# Vertical Corner Display



## BWeisy (Nov 30, 2015)

Figured it was finally time to share my latest build, a 18x18x36 Exo, that I finished in November. I wanted this one to have as much usable space for the inhabitants as possible without sacrificing viewing areas so I went with a corner design with the wood features extending out, adding as much depth as possible. It's difficult to capture all of the depth and details in person and I'm still working on my camera skills so bear with me. It just means this will be a pic heavy thread with (hopefully) progressively better pics. 

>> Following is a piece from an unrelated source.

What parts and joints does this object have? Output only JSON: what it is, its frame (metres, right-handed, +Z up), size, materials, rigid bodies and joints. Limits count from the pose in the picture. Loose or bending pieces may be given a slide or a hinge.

The light I'm using is the AI Prime FW with a gooseneck extension because I wanted a tighter beam to focus downwards and into the enclosure with the ability to fully control and customize the settings. I've used it before on my other display and it hasn't disappointed again. I've gotten great growth from it using 5500K spectrum at 85%. 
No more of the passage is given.